Search Engine Marketing Pitfalls

Cyber Attack

Digital marketing has been on the rise, and there is no sign that it’s slowing down any time soon. One of the most appealing things about digital marketing is the way it provides a framework that enables you to link investment and returns. And the latter is hugely appealing to the board room. This link between investment and measurement is not for all digital channels. In ‘marketing speak,’ we usually talk about the so-called ‘direct response’ channels that provide the clearest link between investment and return. A usual suspect that can be considered a ‘classic’ direct response channel is paid search advertising, also shortened and referred to as PPC or SEA. For most companies, PPC provides steady performance and sensible investment.

Diminishing Returns

The trouble, however, is that paid search advertising is not an infinite investment area, as with any other marketing channel, you will hit a point of diminishing returns. The principle is straightforward, PPC is a ‘demand-pull’ channel. It can grab the demand that is there, but it can’t generate demand. So once the demand that was there has been harvested (by the collective set of advertisers) without this being recognized, an advertiser might still continue to keep investing based on earlier results. This investment will usually flow into areas that weren’t covered before. In the search engine world, we typically refer to search intent and user journey.

Good Money After Bad

As the initial (high converting) search queries are exhausted, we move to earlier stages in someone’s user journey and the intended changes. When someone was primed to make a decision and buy a product, the search intent now becomes more exploratory. At this point, further investment in PPC will start going into the bad side of the diminishing returns curve. In reality, this is quite a harsh realization for advertisers to uncover and accept. It’s tempting to keep investing, hoping for a better result.

Moving Up In The Funnel

The smart money is to go upwards, however. If the demand-pull channels are done, particularly the search intents covering buying queries, the next step would be to target all those search queries that came before that, in that order, going from the back to the front. They might not be as profitable as the ‘buy-minded’ searches, but at least they do generate a return. So the shift goes from ‘buying’ to ‘researching.’ But here’s a curveball, users with the research intent are less likely to click on paid search adverts.
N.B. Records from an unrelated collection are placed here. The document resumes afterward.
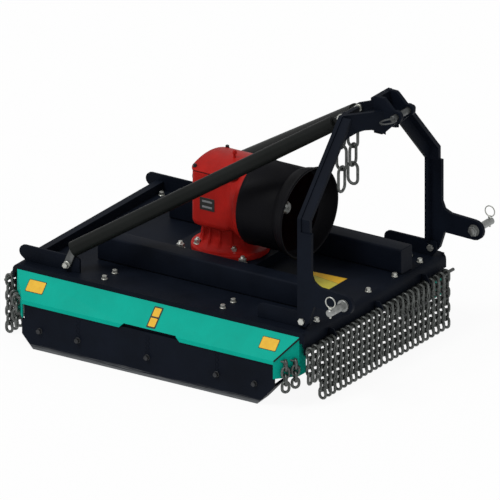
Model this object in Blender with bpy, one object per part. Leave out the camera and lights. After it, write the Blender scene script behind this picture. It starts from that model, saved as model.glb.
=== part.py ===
# Rotary mulcher for a three-point hitch, in metres, with the ground at z = 0 and the hitch at the -Y end
import math

import bmesh
import bpy
from mathutils import Matrix, Vector

# Clearances
GAP = 0.0003
HOLE_CLEARANCE = 0.0008
CUT_PAST = 0.010
MERGE_DISTANCE = 0.000001
ROD_HOLE_CLEARANCE = 0.0012
WELD_LAP = 0.002

# Deck plate
DECK_TOP = 0.2235
DECK_THICKNESS = 0.006
DECK_HALF_WIDTH = 0.3715
DECK_FRONT_Y = -0.505
DECK_REAR_Y = 0.490
DECK_BEND_RADIUS = 0.020
DECK_FLANGE_BOTTOM = 0.179
DECK_LIP_BOTTOM = 0.195
SHAFT_HOLE_RADIUS = 0.050

# Side hoods
HOOD_TOP = 0.209
HOOD_FOLD_Z = 0.146
HOOD_REACH = 0.061
HOOD_HEM_Z = 0.134
HOOD_END_BOTTOM = 0.090
HOOD_THICKNESS = 0.004
HOOD_FRONT_Y = -0.488
HOOD_REAR_Y = 0.474
HOOD_CORNER = 0.057
NOTCH_HEIGHT = 0.015
NOTCH_FRONT_Y = -0.104
NOTCH_REAR_Y = 0.073

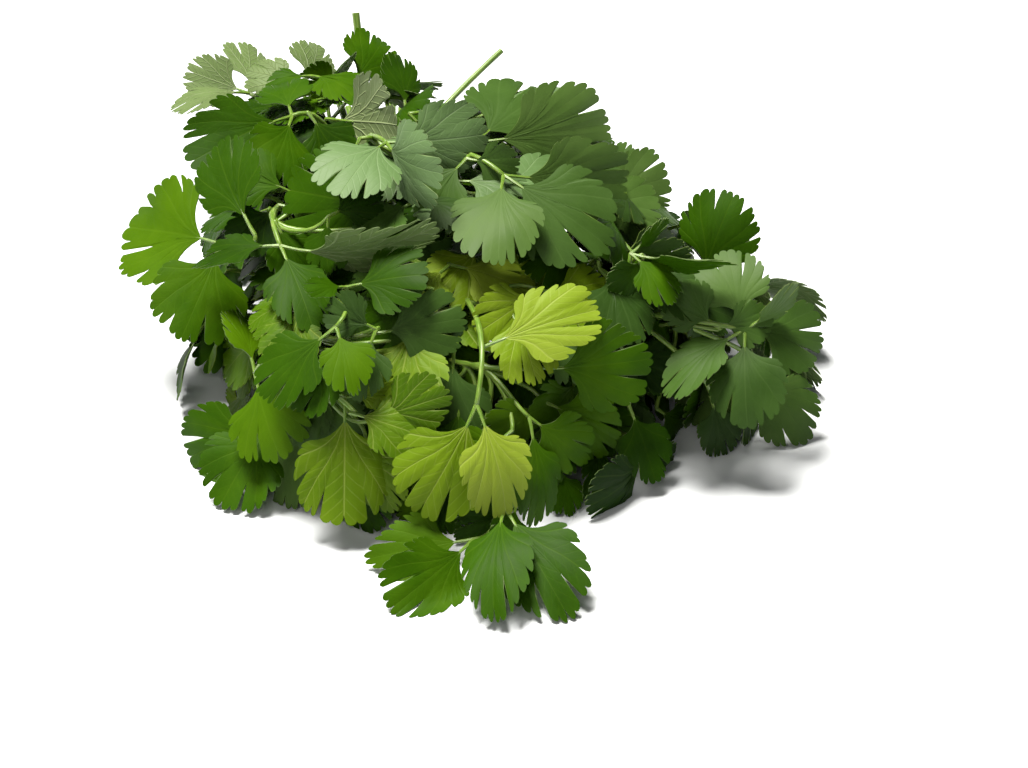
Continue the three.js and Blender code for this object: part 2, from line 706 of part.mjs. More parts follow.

This is where the organic search results come in, and the value of SEO services becomes clear.

SEO

The latter is often widely accepted, but often companies will underestimate or complete misjudge the value of SEO. For example, most companies will assign SEO decisions to their IT department rather than their marketing department. Also, as organic results play a role in the steps before the buying point in the journey, the value of it is usually undercounted. PPC will take all the credit where SEO might have been doing the heavy lifting. To avoid that the short term focus leads to long term problems companies need to be willing to look beyond the numbers right now and consider the journey that is evident now, and in the future.